How does it happen that it is so difficult to find both correct and efficient solutions to our problems?

If there are several correct solutions to a problem, it is a natural assumption that the simplest one will be found first, or that there is at least a bias towards finding simpler solutions before complex ones. Though the simplest one may indeed be most efficient, it is much more likely that there are more efficient complex ones — simply because complexity means that we have to choose them from a much larger set, which makes it more probable to find efficient solutions there.

The reason is that given no information at all, which element from a set (of solutions) has a specific property (it is the “best”), we have to assign equal probabilities to them so as not to introduce an unjustified bias.

Choosing possibly more sophisticated solutions from a large space is not only more work. In addition, it raises the probability that we accept an incorrect one: “To human is err.”

A great deal of time has been invested in the development of tools that support us in finding solutions or in improving already existing ones automatically. Modern approaches generally use the powerful concept of formal methods to provide for full automation of problem solving. This usually requires formalising the problem domain using formal languages, which results in symbolic representations that are suitable for manipulation by machines.

In fact, modern universal programming languages belong in this group of formal languages, and they claim to be suitable for formalising all computable tasks and functions in general. If we can use them to solve our practical problems, then it is an obvious step to apply their power to the problem at hand: we write programs to develop efficient programs!

Taking up the idea of automating generation of efficient programs, there are basically two applicable techniques. We can try to:

The first task is surely the more challenging one. A system capable of it would not have any hint at all where to start searching.
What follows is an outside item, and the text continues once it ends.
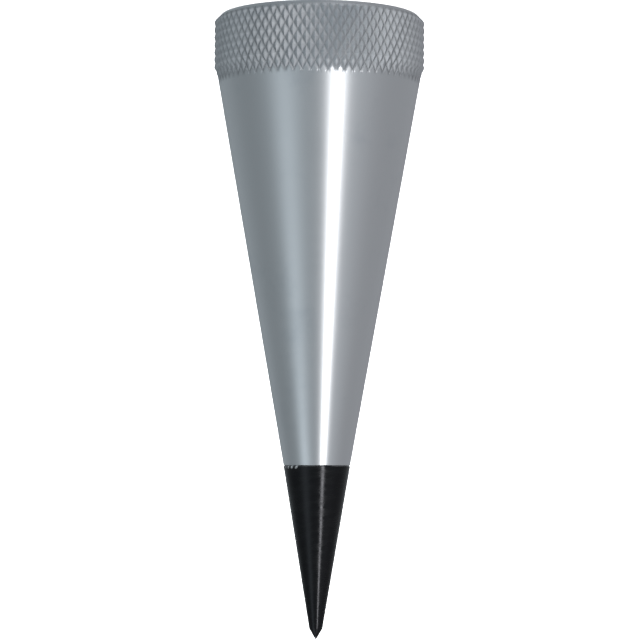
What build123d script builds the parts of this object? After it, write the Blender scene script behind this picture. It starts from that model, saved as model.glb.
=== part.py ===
from build123d import *
import os
from math import ceil, radians, tan

# Conical centring punch: a turned aluminium cone with a knurled flat head, and a screw-in steel point.
# It stands on its head. The origin is the centre of the head's flat face, and +Z runs to the tip.
# Every size is in millimetres.

# Outside of the cone body
overall_length = 150.0
head_height = 12.8
head_diameter = 51.0        # over the crests of the knurl
head_chamfer = 1.6
knurl_rise = 0.6            # how far the crests stand above the cone's large end
knurl_overrun = 1.7         # how far the knurl runs on over the start of the cone
crest_setback = 0.5         # full crests stop this far short of the cone
seam_diameter = 16.0        # where the aluminium stops and the steel starts
nose_edge_break = 0.2

# Outside of the steel point
point_length = 41.6         # from the seam to the tip
point_edge_break = 0.25
point_end_diameter = 3.2    # where the slim taper turns into the striking end
point_end_angle = 60.0
tip_flat_diameter = 0.2

# Screwed joint between them, a metric coarse thread
thread_diameter = 8.0
thread_pitch = 1.25
crest_clearance = 0.06      # radial, at the crests and at the roots of both threads
flank_clearance = 0.05      # axial, shared by the two flanks
spigot_length = 16.0
spigot_chamfer = 0.9
bore_run_past = 6.0         # drilled depth left below the spigot
thread_run_past = 3.0       # tapped depth left below the spigot
mouth_reach = 0.1           # how far the bevel at the mouth stands outside the thread's roots
drill_point_angle = 118.0

# Rubber ring that keeps the point from shaking loose
ring_section = 1.25
ring_groove_depth = 0.08    # below the roots of the spigot's thread
ring_clearance = 0.05       # on every side of the ring

# Sizes that follow from those above
seam_z = overall_length - point_length
cone_radius = head_diameter / 2 - knurl_rise
seam_radius = seam_diameter / 2
cone_slope = (cone_radius - seam_radius) / (seam_z - head_height)

thread_height = thread_pitch * 3 ** 0.5 / 2
pitch_radius = thread_diameter / 2 - 3 / 8 * thread_height
spigot_crest_radius = thread_diameter / 2 - crest_clearance
spigot_root_radius = thread_diameter / 2 - 17 / 24 * thread_height
bore_crest_radius = thread_diameter / 2 - 5 / 8 * thread_height + crest_clearance / 2
bore_root_radius = thread_diameter / 2 + crest_clearance
ridge_sink = 0.12           # how deep a thread ridge is buried in what it grows from
overshoot = 1.0             # how far a cut reaches past what it cuts

ring_groove_radius = spigot_root_radius - ring_groove_depth
ring_mid_radius = ring_groove_radius + ring_clearance + ring_section / 2
ring_seat_radius = ring_groove_radius + ring_section + 2 * ring_clearance
ring_seat_depth = ring_section + 2 * ring_clearance


def turned(*profile):
    """Solid turned about Z, from its half outline as (radius, height) points."""
    outline = Polyline(*[(radius, 0, height) for radius, height in profile], close=True)
    return revolve(make_face(outline), axis=Axis.Z)


def thread_width(radius):
    """Axial width of the 60 degree thread form at a radius."""
    return thread_pitch / 2 - 2 * (radius - pitch_radius) * tan(radians(30))


def thread_ridge(inner_radius, outer_radius, slack, low, high):
    """Right-hand helical ridge that covers low to high, in step with the seam for both threads."""
    start = seam_z - thread_pitch * ceil((seam_z - low) / thread_pitch + 0.5)
    turns = ceil((high - start) / thread_pitch + 0.5)
    corners = [(inner_radius, -1), (outer_radius, -1), (outer_radius, 1), (inner_radius, 1)]
    section = Polyline(
        *[(radius, 0, start + side * (thread_width(radius) + slack) / 2) for radius, side in corners],
        close=True,
    )
    helix = Edge.make_helix(
        thread_pitch, turns * thread_pitch, (inner_radius + outer_radius) / 2, center=(0, 0, start)
    )
    return sweep(make_face(section), path=helix, is_frenet=True)


def tapped_hole():
    """What is cut out of the nose in turn: the drilled hole with its thread, then the ring's seat."""
    drill_bottom = seam_z - spigot_length - bore_run_past
    drill_tip = drill_bottom - bore_crest_radius / tan(radians(drill_point_angle / 2))
    seat_floor = seam_z - ring_seat_depth
    mouth_radius = bore_root_radius + mouth_reach
    top = seam_z + overshoot
    drilled = turned(
        (0, drill_tip), (bore_crest_radius, drill_bottom), (bore_crest_radius, top), (0, top)
    )
    thread = thread_ridge(
        bore_crest_radius - ridge_sink,
        bore_root_radius,
        flank_clearance,
        seam_z - spigot_length - thread_run_past,
        seat_floor,
    )
    bevel_bottom = seat_floor - (mouth_radius - bore_crest_radius)
    seat = turned(
        (0, bevel_bottom),
        (bore_crest_radius, bevel_bottom),
        (mouth_radius, seat_floor),
        (ring_seat_radius, seat_floor),
        (ring_seat_radius, top),
        (0, top),
    )
    return drilled + thread, seat


def cone_body():
    """Knurled head and long cone in one piece. The knurled band is a cylinder over its crests."""
    head_radius = head_diameter / 2
    overrun_z = head_height + knurl_overrun
    blank = turned(
        (0, 0),
        (head_radius - head_chamfer, 0),
        (head_radius, head_chamfer),
        (head_radius, head_height - crest_setback),
        (cone_radius - cone_slope * knurl_overrun, overrun_z),
        (seam_radius + cone_slope * nose_edge_break, seam_z - nose_edge_break),
        (seam_radius - nose_edge_break, seam_z),
        (0, seam_z),
    )
    tapped, seat = tapped_hole()
    return blank - tapped - seat


def spigot():
    """Threaded spigot under the point's shoulder, with a plain groove where the ring sits.

    A rod with the thread on it is trimmed to an envelope that stands clear of the thread's crests,
    and whose 45 degree cones are the thread's run-outs.
    """
    low = seam_z - spigot_length
    groove_z = seam_z - ring_seat_depth - ring_clearance
    top = seam_z + overshoot
    rod = turned(
        (0, low - overshoot), (spigot_root_radius, low - overshoot), (spigot_root_radius, top), (0, top)
    )
    ridge = thread_ridge(
        spigot_root_radius - ridge_sink, spigot_crest_radius, -flank_clearance, low, groove_z
    )
    clear = spigot_crest_radius + overshoot
    envelope = turned(
        (0, low),
        (spigot_crest_radius - spigot_chamfer, low),
        (clear, low + spigot_chamfer + overshoot),
        (clear, groove_z - (clear - ring_groove_radius)),
        (ring_groove_radius, groove_z),
        (ring_groove_radius, top),
        (0, top),
    )
    return (rod + ridge) & envelope


def steel_point():
    """Hardened point: a slim taper that ends in a blunter tip, on its threaded spigot."""
    end_radius = point_end_diameter / 2
    tip_radius = tip_flat_diameter / 2
    end_z = overall_length - (end_radius - tip_radius) / tan(radians(point_end_angle / 2))
    taper = turned(
        (0, seam_z),
        (seam_radius - point_edge_break, seam_z),
        (seam_radius, seam_z + point_edge_break),
        (end_radius, end_z),
        (tip_radius, overall_length),
        (0, overall_length),
    )
    return taper + spigot()


def lock_ring():
    """Rubber ring in its seat, between the spigot's groove and the mouth of the hole."""
    place = Pos(0, 0, seam_z - ring_clearance - ring_section / 2)
    return place * Torus(ring_mid_radius, ring_section / 2)


parts = {"cone_body": cone_body(), "lock_ring": lock_ring(), "steel_point": steel_point()}

os.makedirs("parts", exist_ok=True)
for name, solid in parts.items():
    export_step(solid, f"parts/{name}.step")
    print(name, round(solid.volume, 1), "mm3", "valid" if solid.is_valid else "not valid")
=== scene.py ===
from math import ceil, cos, pi, radians, sin, tan

import bpy
from mathutils import Matrix, Vector


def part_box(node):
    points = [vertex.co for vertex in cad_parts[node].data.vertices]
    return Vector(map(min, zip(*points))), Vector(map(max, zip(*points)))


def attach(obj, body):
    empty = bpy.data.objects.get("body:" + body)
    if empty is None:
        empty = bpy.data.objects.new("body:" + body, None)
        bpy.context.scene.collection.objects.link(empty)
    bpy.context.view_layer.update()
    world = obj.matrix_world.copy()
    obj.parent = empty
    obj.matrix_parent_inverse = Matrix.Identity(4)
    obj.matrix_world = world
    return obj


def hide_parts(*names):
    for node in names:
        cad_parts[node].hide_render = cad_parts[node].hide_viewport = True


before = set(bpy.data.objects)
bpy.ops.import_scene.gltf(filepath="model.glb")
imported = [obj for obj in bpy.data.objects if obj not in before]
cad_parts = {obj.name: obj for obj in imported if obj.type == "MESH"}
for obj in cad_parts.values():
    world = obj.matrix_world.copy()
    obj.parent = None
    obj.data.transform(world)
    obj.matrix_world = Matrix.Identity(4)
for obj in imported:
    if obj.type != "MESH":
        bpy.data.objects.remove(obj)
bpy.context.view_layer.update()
print("frame loaded with", ", ".join(sorted(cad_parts)))

mm = 0.001
weldDistance = 0.0015 * mm
crispAngle = radians(28)        # edges sharper than this are drawn hard
grainTurn = 0.25                # anisotropic rotation for metal that was turned round Z
scene = bpy.context.scene

# The three CAD pieces say where everything lies
coneLow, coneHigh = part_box("cone_body")
pointLow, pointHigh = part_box("steel_point")
ringLow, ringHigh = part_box("lock_ring")
seamZ = coneHigh.z
headRadius = coneHigh.x
seamRadius = pointHigh.x
tipZ = pointHigh.z
spigotZ = pointLow.z


# Node tools

def feed(tree, socket, value):
    # a socket takes another node's result or a plain value
    if isinstance(value, Num):
        value = value.socket
    if isinstance(value, bpy.types.NodeSocket):
        tree.links.new(value, socket)
    else:
        socket.default_value = value


def add(tree, kind, inputs=None, **settings):
    # one new node, with its settings and its inputs by name or number
    node = tree.nodes.new(kind)
    for name, value in settings.items():
        setattr(node, name, value)
    for name, value in (inputs or {}).items():
        feed(tree, node.inputs[name], value)
    return node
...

While the second technique looks less powerful, it is still of great interest to the software industry: human programmers often find it nearly as easy (or should we say: difficult?) to implement simple, though possibly inefficient programs as writing correct formal problem specifications in very abstract specification languages. Taking up a human’s initial hint, a transformation system could arrive at good solutions much faster. In our work we will focus on this second technique.

1.1  Purpose of program transformations

What exactly is a program transformation system supposed to do? Although producing more efficient versions of given programs is most likely the primary intention of most users, the most important aspect to the developer of the transformation system itself is something else: correctness. Because it can be extremely difficult to verify the result of the transformation process, we have to design the system in such a way that the meaning of transformed programs is provably the expected one.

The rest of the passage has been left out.